A "food" represents the amount of food necessary to feed 100 persons.  "Labor" equals the amount of work 100 persons can do.  And "wealth" is based on the per capita income of 100 people, or 354 g.p.  63 wealth, then, is an economy of 22,326 g.p.  Not counting churn, that being money that passes through the hands of many people on a regular basis, enabling one coin to have the purchasing power of multiple coins, depending on the churn.  But let's not worry about that and concentrate on hard numbers.

Individually, Stavanger is one hex in a region of 14 producing hexes called Rogaland, which then counts as a larger economy. Rogaland is part of Denmark, which is obviously a much larger economy, within all of Europe.

Using the system described, if Stavanger had two market references, it's economy would double.  If it had three market references, it's economy would quadruple.  Four and five market references makes for a BIG economy.

The largest market cities I've included in my design so far, based on references, include Constantinople (9), Lubeck (11), London (12), Bremen (14), Hamburg (15) and Antwerp (18).  Some cities, like Paris, haven't many market references, but have many other productions that will help boost the economy, but we'll keep with just market references, because that's easy to calculate without having to actually map out the area.

Consider Antwerp.  It, too, is a guild town, so we give it 4 wealth symbols.  It then is on a river, so that's another symbol.  Then we add 18 more for market references, for a total of 23.  That's a wealth of 8,388,607.  Multiply this by 354 and the total is ... 2,972,775,783.

Yep.  The trade in Antwerp alone is worth more than three times all the wealth produced by all goods in all the world.  And that sounds crazy impossible ... except, I will remind the reader again of the churn, which is the only possible explanation for Antwerp's economy.  The money changes hands so fast there than it creates a 3 billion gold coin economy in a 17th century world.  And that is not out of proportion.  There was a reason that Spain did not want to let the Southern Netherlands go.

Hamburg isn't nearly as big: only a billion.  Bremen is half a billion, London is 125 million and Lubeck is 70 million.  But it is as I said: there are other things that will affect economy other than market references.
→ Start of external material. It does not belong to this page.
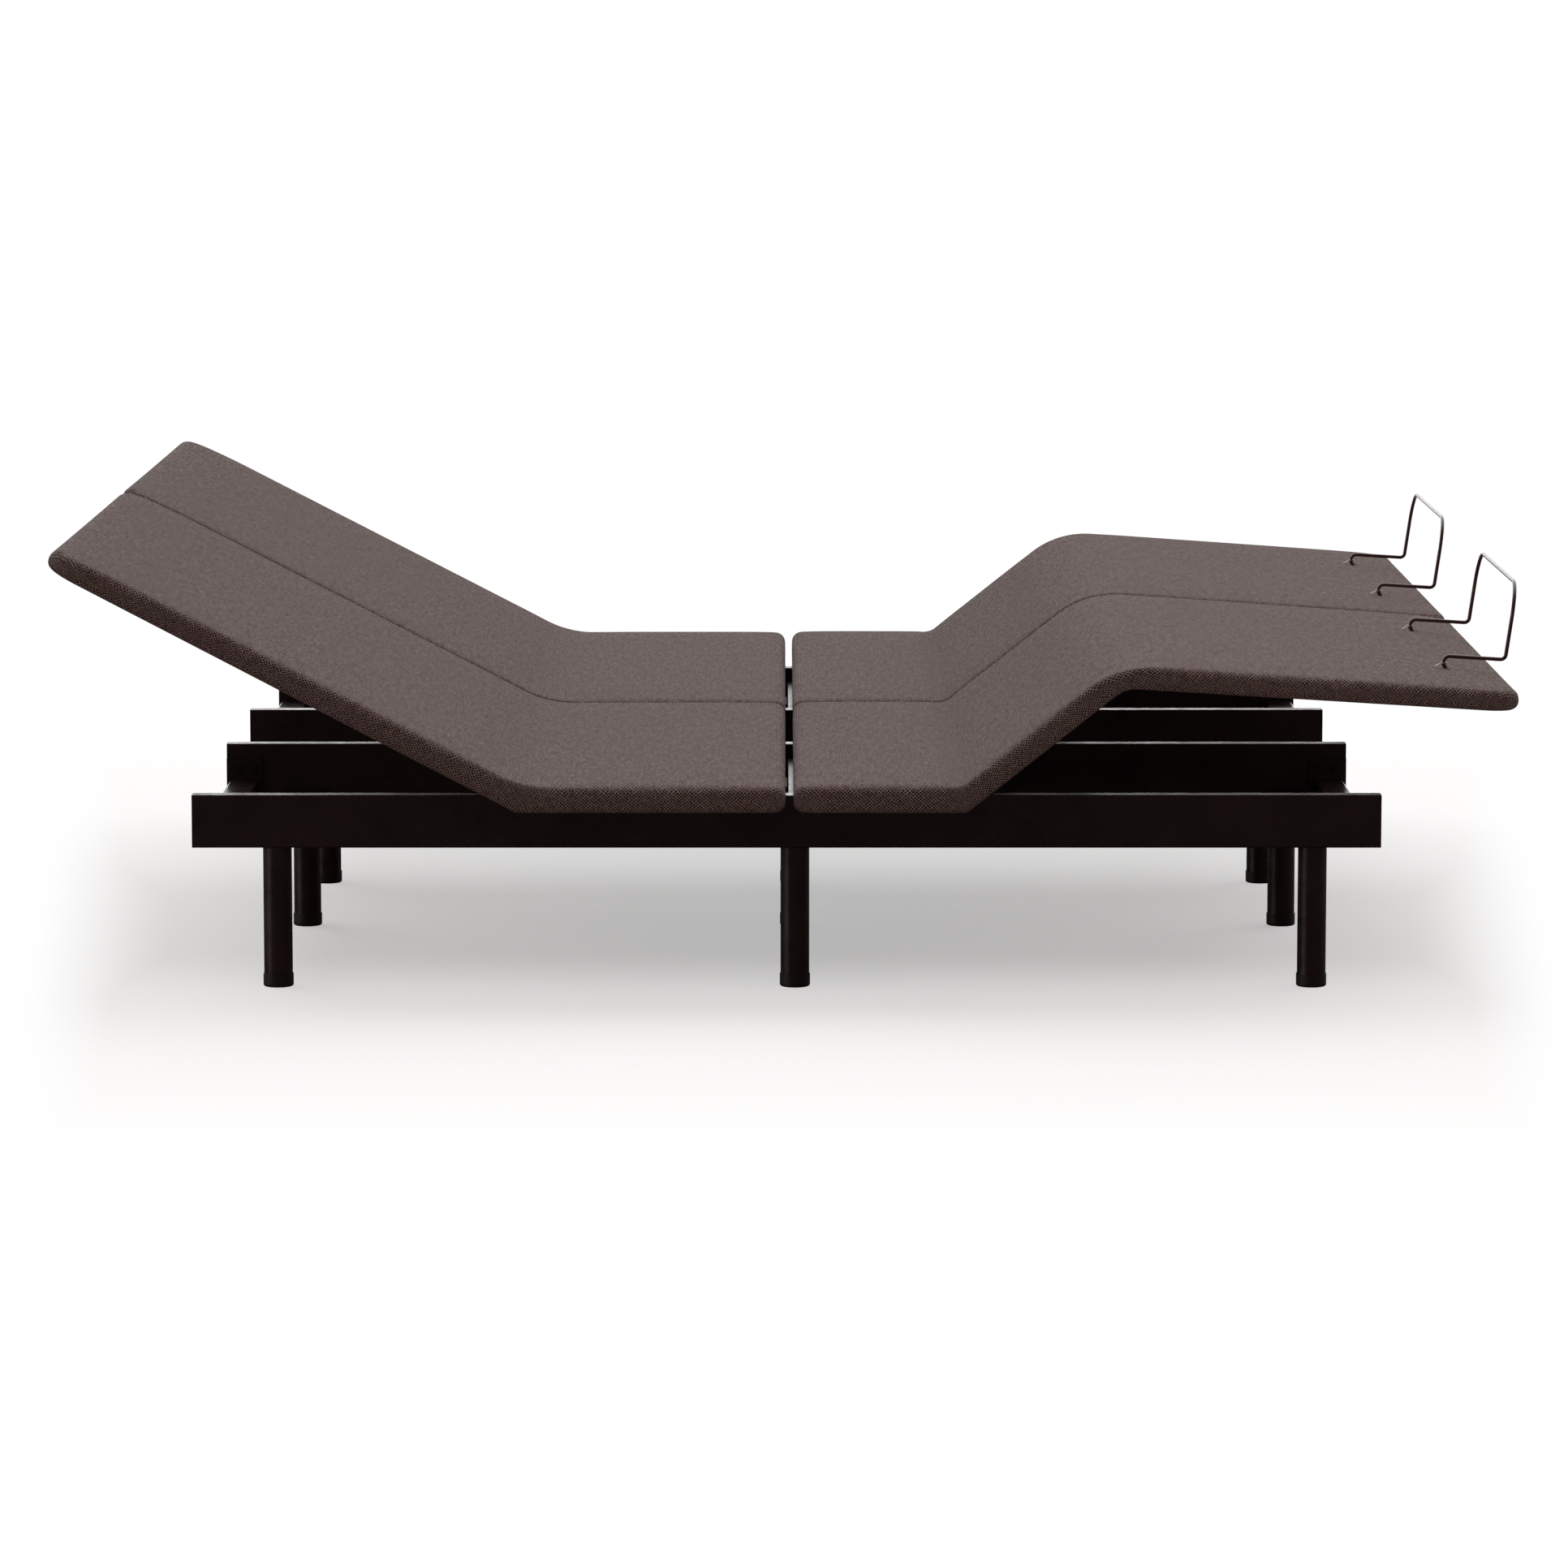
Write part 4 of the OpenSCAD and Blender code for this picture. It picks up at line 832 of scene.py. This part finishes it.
def painted_white_share(tree, along, behind):
    """How far painted white covers the lit floor and lightens its shadow, from a place's X and Y.
    """
    in_front = math_node(tree, "MULTIPLY", behind, -1.0)
    lean = math_node(tree, "MULTIPLY", in_front, WHITE_LEAN)
    beside = math_node(tree, "ADD", math_node(tree, "ABSOLUTE", along), lean)
    white_paint = 0.0
    for distance, rises in ((beside, WHITE_BESIDE), (behind, WHITE_BEHIND),
                            (in_front, WHITE_IN_FRONT)):
        for start, end, most in rises:
            rise = spread(tree, distance, (start, end), (0.0, most), "SMOOTHSTEP")
            white_paint = math_node(tree, "MAXIMUM", white_paint, rise)
    return white_paint


def make_floor():
    """A wide pale floor that keeps the object's shadow, lightened in places by painted white, and
    is white away from it.
    """
    corners = [(-FLOOR_REACH, -FLOOR_REACH, 0), (FLOOR_REACH, -FLOOR_REACH, 0),
               (FLOOR_REACH, FLOOR_REACH, 0), (-FLOOR_REACH, FLOOR_REACH, 0)]
    floor = mesh_object("floor", corners, [(0, 1, 2, 3)], smooth_shading=False)
    made, tree, shader = new_material("floor")
    tree.nodes.remove(shader)
    apart = node(tree, "ShaderNodeSeparateXYZ", {"Vector": object_place(tree)})
    behind = apart.outputs["Y"]
    white_paint = painted_white_share(tree, apart.outputs["X"], behind)
    seen = node(tree, "ShaderNodeBsdfDiffuse", {"Color": FLOOR_COLOUR})
    glow = node(tree, "ShaderNodeEmission", {"Color": WHITE, "Strength": FLOOR_GLOW})
    lit = node(tree, "ShaderNodeAddShader", {0: seen.outputs[0], 1: glow.outputs[0]})
    white = node(tree, "ShaderNodeEmission", {"Color": WHITE, "Strength": WHITE_STRENGTH})
    # The lit floor, or painted white over it that lightens its shadow by place
    shown = mix_shader(tree, white_paint, lit, white)
    bounce = node(tree, "ShaderNodeBsdfDiffuse", {"Color": BOUNCE_COLOUR})
    tone = toned(tree, behind, GLOSS_NEAR, GLOSS_FAR, source=GLOSS_CHANGE)
    mirrored = node(tree, "ShaderNodeBsdfDiffuse", {"Color": tone})
    path = node(tree, "ShaderNodeLightPath")
    unseen = mix_shader(tree, path.outputs["Is Glossy Ray"], bounce, mirrored)
    choice = mix_shader(tree, path.outputs["Is Camera Ray"], unseen, shown)
    output = next(n for n in tree.nodes if n.type == "OUTPUT_MATERIAL")
    feed(tree, output.inputs["Surface"], choice.outputs[0])
    floor.data.materials.append(made)


# ---------- Light and camera ----------

# The world: the light that fills the shadows, and what gloss shows of it from front to back
FILL_COLOUR = (1.0, 0.80, 0.72, 1)
FILL_STRENGTH = 0.34
GLOSS_TURN = (-0.2, 0.6)
GLOSS_STRENGTH = (0.06, 1.0)

# The camera: its place in front of the object, how far it looks down in degrees, and its lens
# and sensor in millimetres
CAMERA_PLACE = (-0.0103, -9.422, 1.385)
CAMERA_DOWN = 7.334
LENS = 152.0
SENSOR = 36.0
CLIP_END = 200.0


def make_world():
    """White to the camera, darker in front than behind to gloss, and a soft fill to the rest."""
    world = bpy.data.worlds.new("studio")
    bpy.context.scene.world = world
    world.use_nodes = True
    tree = world.node_tree
    tree.nodes.clear()
    towards = node(tree, "ShaderNodeTexCoord").outputs["Generated"]
    apart = node(tree, "ShaderNodeSeparateXYZ", {"Vector": towards})
    behind = spread(tree, apart.outputs["Y"], GLOSS_TURN, GLOSS_STRENGTH)
    soft = node(tree, "ShaderNodeBackground", {"Color": FILL_COLOUR, "Strength": FILL_STRENGTH})
    gloss = node(tree, "ShaderNodeBackground", {"Color": WHITE, "Strength": behind})
    white = node(tree, "ShaderNodeBackground", {"Color": WHITE, "Strength": 1.0})
    path = node(tree, "ShaderNodeLightPath")
    unseen = mix_shader(tree, path.outputs["Is Glossy Ray"], soft, gloss)
    choice = mix_shader(tree, path.outputs["Is Camera Ray"], unseen, white)
    node(tree, "ShaderNodeOutputWorld", {"Surface": choice.outputs[0]})


def make_sun(name, energy, size, turn, colour=(1.0, 1.0, 1.0)):
    """A distant lamp: how wide it is and how it is turned are in degrees."""
    lamp = bpy.data.lights.new(name, "SUN")
    lamp.energy = energy
    lamp.angle = math.radians(size)
    lamp.color = colour
    made = bpy.data.objects.new(name, lamp)
    made.rotation_euler = [math.radians(part) for part in turn]
    bpy.context.scene.collection.objects.link(made)
    return made


def make_lamps():
    """A broad soft lamp overhead, and a strip at the side that only shows in gloss."""
    make_sun("overhead_softbox", energy=2.45, size=102, turn=(-41, 0, 0))
    strip = make_sun("side_strip", energy=0.9, size=30, turn=(85, 0, -72),
                     colour=(1.0, 0.85, 0.78))
    strip.visible_diffuse = False


def make_camera():
    """The photograph's viewing angle, with a long lens."""
    camera = bpy.data.cameras.new("camera")
    camera.sensor_width = SENSOR
    camera.lens = LENS
    camera.clip_end = CLIP_END
    made = bpy.data.objects.new("camera", camera)
    made.location = CAMERA_PLACE
    made.rotation_euler = (math.radians(90 - CAMERA_DOWN), 0, 0)
    bpy.context.scene.collection.objects.link(made)
    bpy.context.scene.camera = made


make_camera()
make_world()
make_lamps()
make_floor()
dress_nodes()
for side in SIDES:
    make_covers(side)

bpy.context.scene.view_settings.view_transform = "Standard"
Remember the rule from Civ IV that banks increase the economy by 50%?

So far, we're just playing with the simplest of numbers in a system I haven't designed fully.  There's a long way to go.

2 comments:

Maxwell Joslyn said...

Whoa! It'd be cool to figure out how taxation interacts with these calculations!
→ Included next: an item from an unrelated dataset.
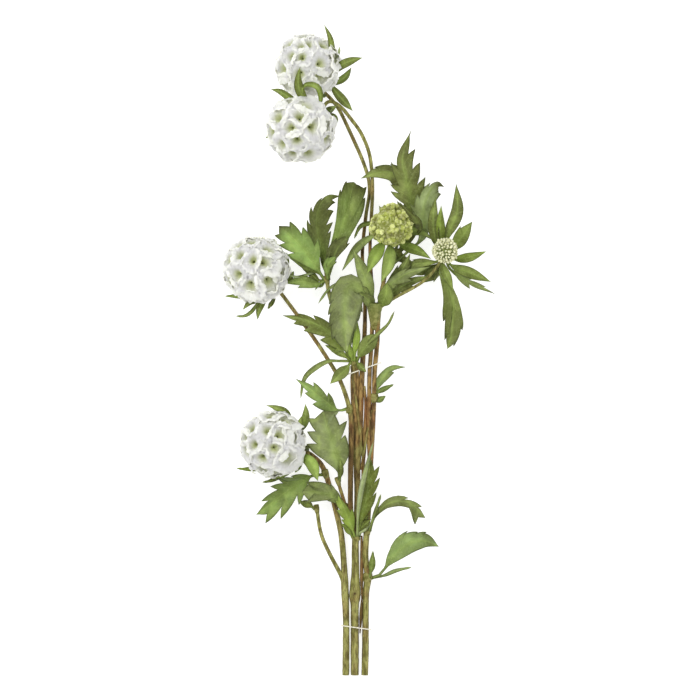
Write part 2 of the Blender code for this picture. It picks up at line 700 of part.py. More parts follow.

Imagine the total reduction in the size of the economy as calculated here.

Suppose 1 gp was added as tax per 100 lbs of iron ore sold in some region. Suppose a reference to iron ore is 1 ton, and this region has 5 references. Then 1 * 5 * 20 100-lb units per ton = 100 gp of taxes across all the iron ore here.

On the one hand that means 100 gp for the rulers coffers, to be spent on things like salaries, infrastructure, war, etc. On the other hand the economy is now 100 GP poorer - - more if there's churn higher than 1.0 here!
And having a high economy is doubtless beneficial to the realm's ruler as well: less chance of revolt (small or large), better dealings with trade partners, more cultural influence?? Who knows.

Anyway you see the tradeoff there! Sic on those PCs of yours who have a domain on transylvania, the choice of taxing this that and the other thing (perhaps to keep it small, they can only tax that which is produced locally. For the games sake.)

Have you any thoughts this direction?

Alexis Smolensk said...

To some degree, the trade system handles some of the costs: how much to suit up an army, for instance, or feed people. As I am moving forward, unbelievably slowly, maintenance is definitely something I have a heading for - to keep the roads in service, for instance. Add to that the notion that labor is in limited quality (still working out those details), so that even if you want to buy an army, you need people to put into the suits you can purchase. And so on.

Yeah, lots of fun. This is going to be a great tool when it is made. You will very much like it.